(If you are looking for the free chapter as featured in Tourism Concern's recent Newsletter, see the Volunteering section)
Is it wrong to order a double cheeseburger and chips in Vietnam? It depends on your mood really. It would be a shame to only eat cheeseburgers (though if you really want to eat like the locals do in Southeast Asia, rice and noodles will form the basis of your diet, but you will also have to have at least one meal a week in KFC, Burger King or McDonald's. Asians love fast food). I’m a big fan of listening to my body when it comes to nutrition. Sometimes it says ‘salt’, other times ‘vitamins’. Sometimes it will say ‘I’m not sure what I want right now. Let’s go to the pub while I figure it out.' Given the horrific nature of industrial food production I know I ought to be a vegetarian, but I'm not. The French make a distinction between a gourmet, who knows about food, and a gourmand, who just likes eating it. I am a gourmand. I've eaten foie gras in France, stuffed frog in Cambodia, and freshly slaughtered goose in Kashmir (the live goose I'd chosen disappeared into a back room, met its halal end, and its filleted flesh came back in a plastic bag, still blood temperature). I ate hu-hu grubs and grasshoppers at a bush-tucker festival in New Zealand after I’d been at the fruit cider. I even had a Big Mac once. But I'll always arrive home thinner than paint stripper. Keeping the kilos on is a losing battle and I’ll basically try anything, but not for breakfast. Breakfast is sacred...

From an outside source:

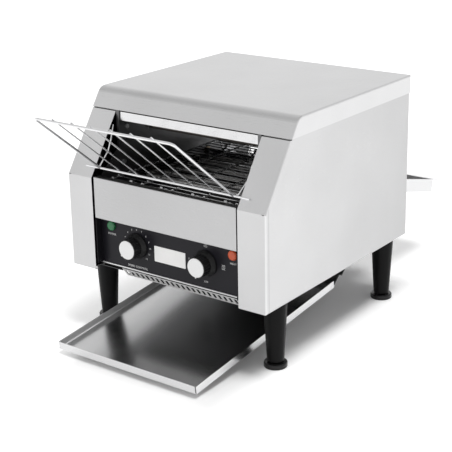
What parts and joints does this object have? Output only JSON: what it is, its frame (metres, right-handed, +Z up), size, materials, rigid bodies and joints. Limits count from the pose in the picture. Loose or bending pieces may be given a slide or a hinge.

'Nam...' Is there any other country which can summon up so many images in a single word? Distilling a country’s history down to a single 8-year period is like finishing a seven-course meal and only remembering the fish bone that got stuck in your throat. But is it really that surprising? What eight- or ten-year period in any other country’s history has cinema taught us so much about before we arrive? My mental image of ‘Vietnam’ is populated by GIs, Hendrix, actors called Sheen, books like Michael Herr’s Dispatches, Wagner, and ‘the girl in the picture’ but my understanding of say, the French Revolution (whose side was Richelieu on?) or what Gandhi did (rather than who he was) is far more vague. It's inevitable that our expectations of countries we visit for the first time will be proven either inaccurate or simply wrong. New York is an exception because it features so heavily in films or on TV that it looks pretty much exactly as you expected, but other places get very little coverage in our daily media or focus on one particular event (the Vietnam War in this case) and so of course our view of that country before we go there is going to be populated with that imagery. I’m not a fan of ‘war’, have never read anything by Andy McNab and have absolutely no desire – especially since reading Dispatches – to go running round a jungle with an M16, and yet sitting on a bus watching the countryside roll by, Vietnam was still full of columns on patrol, Hueys passing overhead and every lake or duck pond I passed was ‘probably a bomb crater’. It’s the same with the people. Seeing anyone over the age of 60 makes you wonder, ‘What did you do during the war?’ (You can half imagine Prince Philip on a visit here asking old women if they were ‘the girl in the movie in black pyjamas running towards the fighting carrying an AK47 or the girl in the movie in a white ao dai running away from the fighting carrying a baby?’ But we would never be so crass as to think something like that, would we?) The 'Nam narrative has more recent references for the backpacker too; picture Leonardo DiCaprio running around the jungles above ‘The Beach’ for example. Now I’m a boy so I spent a good deal of my childhood racing around the garden making machine gun noises but I don't see why that should make me more susceptible to this ‘Nam nonsense. I’m pretty sure girls don’t think “Oh, My Little Pony!” every time they see a horse.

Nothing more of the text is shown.